::: PROVIDED ENTRIES

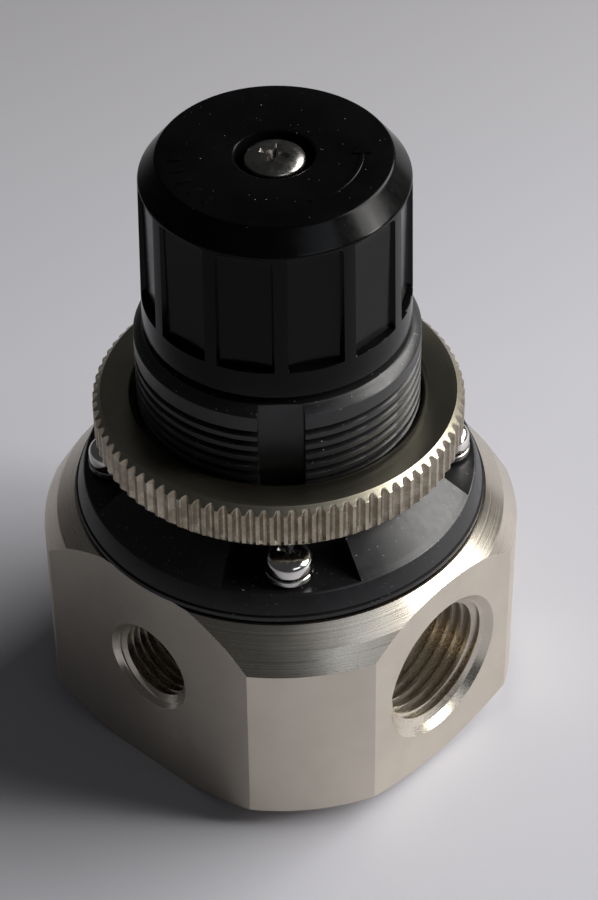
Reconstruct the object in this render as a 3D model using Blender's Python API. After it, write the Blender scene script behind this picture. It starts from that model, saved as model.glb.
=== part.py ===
"""Stainless air pressure regulator with a knurled panel nut and a push-to-lock knob.

Every size below is in millimetres and the meshes are made in metres. +Z runs up the
adjusting axis, the origin is at the centre of the flat underside, the main ports open
along X and the gauge ports along Y.
"""

import math

import bmesh
import bpy
from mathutils import Matrix, Vector

MM = 0.001
GAP = 0.3

# Body: a turned blank with four flats, so its corners stay round.
MAIN_FACE_X = 31.2
GAUGE_FACE_Y = 28.7
BODY_BASE_R = 29.5
BODY_CORNER_R = 34.6
BODY_CORNER_Z = 3.4
BODY_CORNER_TOP = 30.8
BODY_BAND_R = 32.6
BODY_BAND_TOP = 33.6
BODY_SHOULDER_R = 29.9
BODY_SHOULDER_Z = 36.4
SPIGOT_R = 27.9
BODY_TOP = 37.6
MAIN_PORT_Z = 18.7
MAIN_PORT_R = 9.315
MAIN_PORT_MOUTH_R = 11.6
MAIN_PORT_DEPTH = 13.0
GAUGE_PORT_Z = 19.9
GAUGE_PORT_R = 5.72
GAUGE_PORT_MOUTH_R = 7.3
GAUGE_PORT_DEPTH = 10.0
PLUG_BORE_R = 11.0
PLUG_BORE_TOP = 11.7
VALVE_CHAMBER_R = 9.0
SEAT_POCKET_R = 6.8
SEAT_POCKET_Z = 20.0
SEAT_POCKET_TOP = 22.4
OUTLET_CHAMBER_R = 13.5
DIAPHRAGM_CHAMBER_R = 17.5
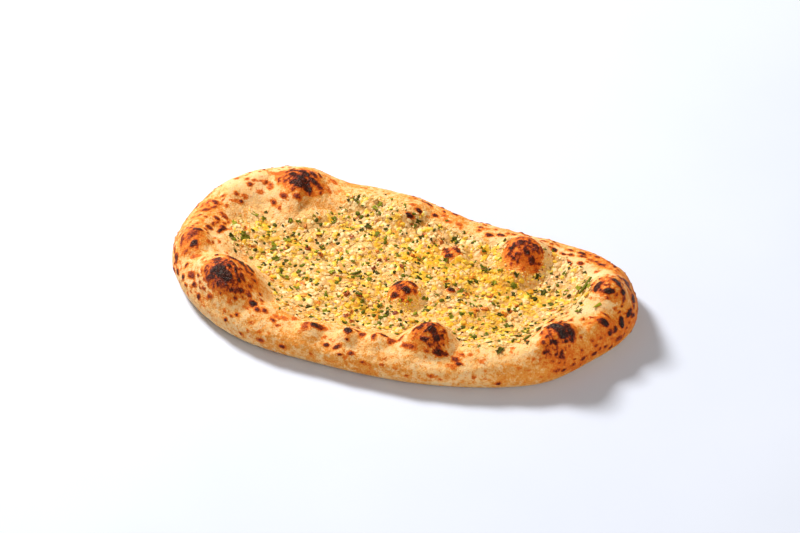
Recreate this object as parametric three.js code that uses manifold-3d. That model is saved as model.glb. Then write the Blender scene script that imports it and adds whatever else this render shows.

::::::

● **DIRECTIVE**:
Set down the entries above again, word for word.

● **SOLUTION BELOW**:
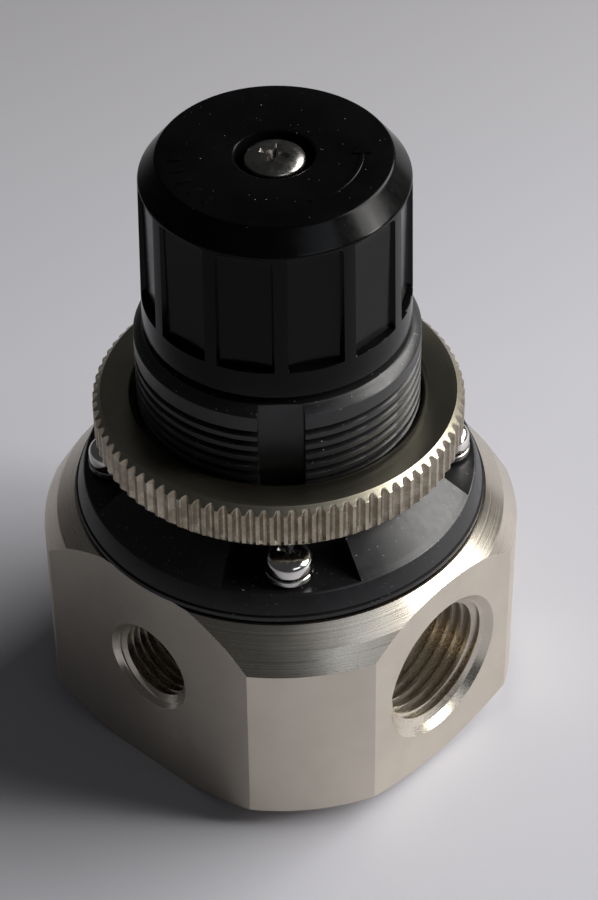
Reconstruct the object in this render as a 3D model using Blender's Python API. After it, write the Blender scene script behind this picture. It starts from that model, saved as model.glb.
=== part.py ===
"""Stainless air pressure regulator with a knurled panel nut and a push-to-lock knob.

Every size below is in millimetres and the meshes are made in metres. +Z runs up the
adjusting axis, the origin is at the centre of the flat underside, the main ports open
along X and the gauge ports along Y.
"""

import math

import bmesh
import bpy
from mathutils import Matrix, Vector

MM = 0.001
GAP = 0.3

# Body: a turned blank with four flats, so its corners stay round.
MAIN_FACE_X = 31.2
GAUGE_FACE_Y = 28.7
BODY_BASE_R = 29.5
BODY_CORNER_R = 34.6
BODY_CORNER_Z = 3.4
BODY_CORNER_TOP = 30.8
BODY_BAND_R = 32.6
BODY_BAND_TOP = 33.6
BODY_SHOULDER_R = 29.9
BODY_SHOULDER_Z = 36.4
SPIGOT_R = 27.9
BODY_TOP = 37.6
MAIN_PORT_Z = 18.7
MAIN_PORT_R = 9.315
MAIN_PORT_MOUTH_R = 11.6
MAIN_PORT_DEPTH = 13.0
GAUGE_PORT_Z = 19.9
GAUGE_PORT_R = 5.72
GAUGE_PORT_MOUTH_R = 7.3
GAUGE_PORT_DEPTH = 10.0
PLUG_BORE_R = 11.0
PLUG_BORE_TOP = 11.7
VALVE_CHAMBER_R = 9.0
SEAT_POCKET_R = 6.8
SEAT_POCKET_Z = 20.0
SEAT_POCKET_TOP = 22.4
OUTLET_CHAMBER_R = 13.5
DIAPHRAGM_CHAMBER_R = 17.5
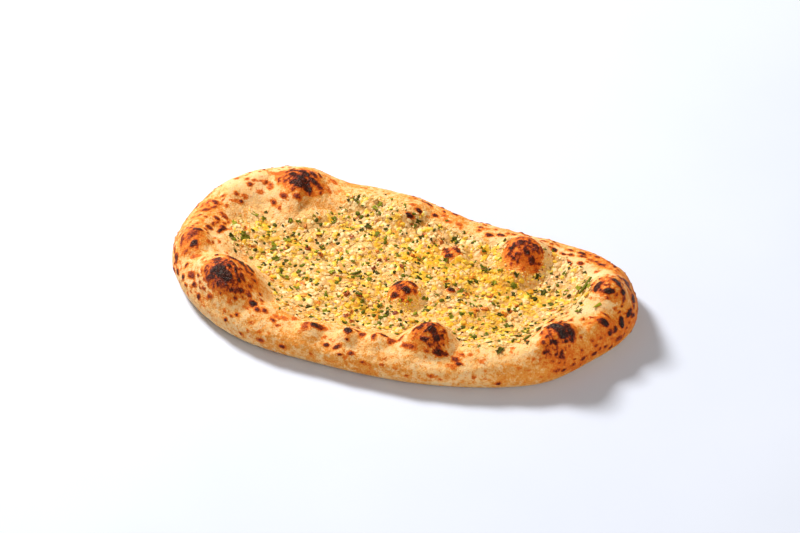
Recreate this object as parametric three.js code that uses manifold-3d. That model is saved as model.glb. Then write the Blender scene script that imports it and adds whatever else this render shows.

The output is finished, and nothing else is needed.